Gaudio won the first set and was leading at the beginning of the second. During an unimportant point the Argentine´s backhand ended in the net. It wasn´t a crucial point nor one of those shots one can´t miss, and neither did Ferrer´s winning the point turn him into a bête noir. But Gaudio, the defending champion, the guy who one year before had filled Paris with talent and now had an unconditional crowd on his side, felt he was on the brink of a precipice. He looked up to heaven and shouted: “If you have no confidence in your life in general, how can you have confidence in what you do?”
Someone who´s nerves were in tatters couldn´t be the hero of that circus.
-“I was already burnt out then. Not only that, I was winning 4-0 in the fifth. Yes, I talked too much.”
- It´s as if the first obstacle triggered the downfall.
-“Yes, I had no patience, I let things get me down.”
- With the mind-set you had the previous year you would have won in three sets.
-“That´s true. But I was tired, everything bothered me, everything seemed difficult to me. My head didn´t let me do anything. I didn´t have the peace of mind to fight out every match, every week, as I´d been able to do the previous year. The very first hitch would make me think the worst, I could never think positively. That way I couldn´t play.”
- And besides you don´t play a serve-and-volley or a serve-and-forehand tennis, your style is to wear away your rival, so winning each point meant an extra effort.
-“Exactly, and that´s why it became harder and harder. I already felt a rejection towards playing. It had become a burden, it wasn´t something I enjoyed.”
- Did it depend on who your rivals were or did it depend on you?
-“In the end it didn´t matter who I played against. It had to do with me.”
- During a long time you worked with a psychologist (Pablo Pécora). How much did that help you?
-“It was good. People think a tennis player has a psychologist to improve his tennis, but in my case I didn´t need him for my tennis, I needed him for my life. I had a thousand problems that were reflected in my game. There were times when I didn´t want to go on court because I wasn´t well off the court, but not because I didn´t feel like playing tennis but because I didn´t feel like doing anything. I didn´t feel like playing football or doing anything.”
-He insisted that you had to focus. He made you play chess in order to help your concentration, didn´t he?

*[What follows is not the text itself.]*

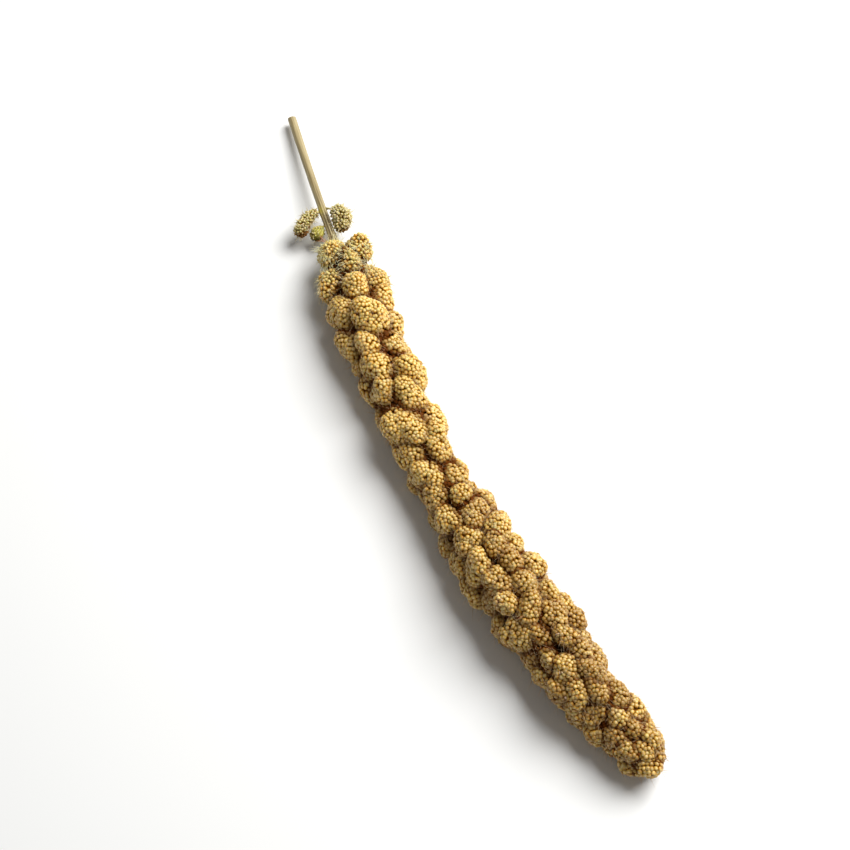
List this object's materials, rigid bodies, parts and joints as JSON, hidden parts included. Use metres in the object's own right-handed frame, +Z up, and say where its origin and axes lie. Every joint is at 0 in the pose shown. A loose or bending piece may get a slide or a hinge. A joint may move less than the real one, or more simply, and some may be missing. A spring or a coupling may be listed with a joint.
{
  "type": "dried foxtail millet head",
  "caption": "Long dense dried seed head of grain lobes on a cut straw stem with small side clusters, lying on a surface.",
  "frame": {"origin": "on the resting plane, under the middle of the bounding box", "axes": "+Z up from the surface it lies on, the stem's cut end towards +Y and the head's tip towards -Y"},
  "size_m": [0.0463, 0.3736, 0.0332],
  "materials": {
    "straw": "smooth dry straw with fine lengthwise grooves",
    "dried_seed": "dry golden brown seed, slightly glossy husks with fine pale bristles",
    "greenish_seed": "dry seed that stayed a little green, slightly glossy husks"
  },
  "bodies": {
    "root": {"stem": "straw", "seed_head": "dried_seed", "side_cluster_left": "dried_seed", "side_cluster_right": "dried_seed", "side_cluster_behind": "greenish_seed"}
  },
  "joints": []
}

-“Yes, but if you have a problem it´s always present, in your head, it´s not easy to detach yourself.”
-In that match against Ferrer there was a moment in the last set when you looked at his coach and said to him: ´Don´t worry because he´ll win today´. As if some part of you also wanted to lose. Like a sort of self-boycott.

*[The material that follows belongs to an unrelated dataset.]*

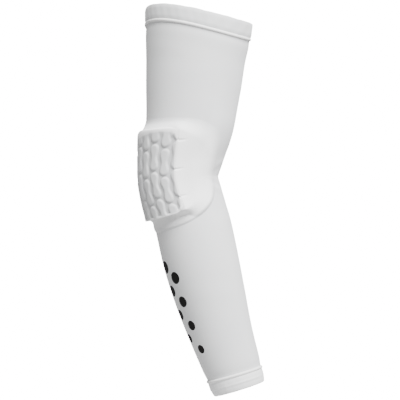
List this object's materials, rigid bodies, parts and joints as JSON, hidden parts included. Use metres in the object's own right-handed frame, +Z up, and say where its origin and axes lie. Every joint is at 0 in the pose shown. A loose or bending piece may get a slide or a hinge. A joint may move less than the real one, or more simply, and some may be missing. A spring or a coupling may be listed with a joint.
{
  "type": "elbow pad",
  "caption": "Long stretch-knit arm sleeve shaped to a slightly bent arm, with a moulded foam elbow pad of bone-shaped tiles, sewn end bands and printed dots on the forearm",
  "frame": {"origin": "middle of the arm at the elbow, where the two limbs' lines meet", "axes": "+Z up along the arm towards the upper opening, -X the back of the arm, +X the inside of the elbow; the arm bends in the XZ plane and the pad is turned from -X towards -Y"},
  "size_m": [0.1297, 0.1022, 0.3961],
  "materials": {
    "sleeve_knit": "fine matt warp knit of nylon and elastane",
    "band_knit": "doubled matt knit, topstitched",
    "seam_thread": "raised flat-lock seam of polyester thread",
    "pad_face": "knit laminated over moulded foam, matt",
    "print_ink": "matt heat-transfer film"
  },
  "bodies": {
    "root": {"sleeve": "sleeve_knit", "upper_band": "band_knit", "wrist_band": "band_knit", "upper_seam": "seam_thread", "wrist_seam": "seam_thread", "pad_margin": "sleeve_knit", "elbow_pad": "pad_face", "print_dot_1": "print_ink", "print_dot_2": "print_ink", "print_dot_3": "print_ink", "print_dot_4": "print_ink", "print_dot_5": "print_ink", "print_dot_6": "print_ink", "print_dot_7": "print_ink", "print_dot_8": "print_ink"}
  },
  "joints": []
}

-“No one could be in the Roland Garros quarterfinals and say: “Today I´ll lose”. There wasn´t a millimeter in my body that wanted to lose. But it seems that unconsciously I did.”
- Were you feeling so bad?
-“Not bad: terrible. I know that I couldn´t control myself and that I used to say all sorts of crazy things that afterwards made me feel ashamed, but I don´t know if at some level it helped me. It was a way to vent all that anguish I felt. My outlet was irony, it was the way I had.”
- When you see yourself -if you do- as you were in those matches, saying all those outrageous things, what do you think?
-“That I´m not a normal person.”
I´d like to add my own opinion:
If Gastón had had a physical impediment everybody would sympathize, but as this was not a visible injury he´s had to bear with jeers and criticism, and still he had the courage to fight on.
It´s awesome that in spite of his problems he still managed to become one of the world´s top clay court players! 10% of the world suffers from clinical depression, but they don´t achieve the heights Gastón has in spite of his drawbacks.
I hope he himself realizes there´s special merit in his achievement.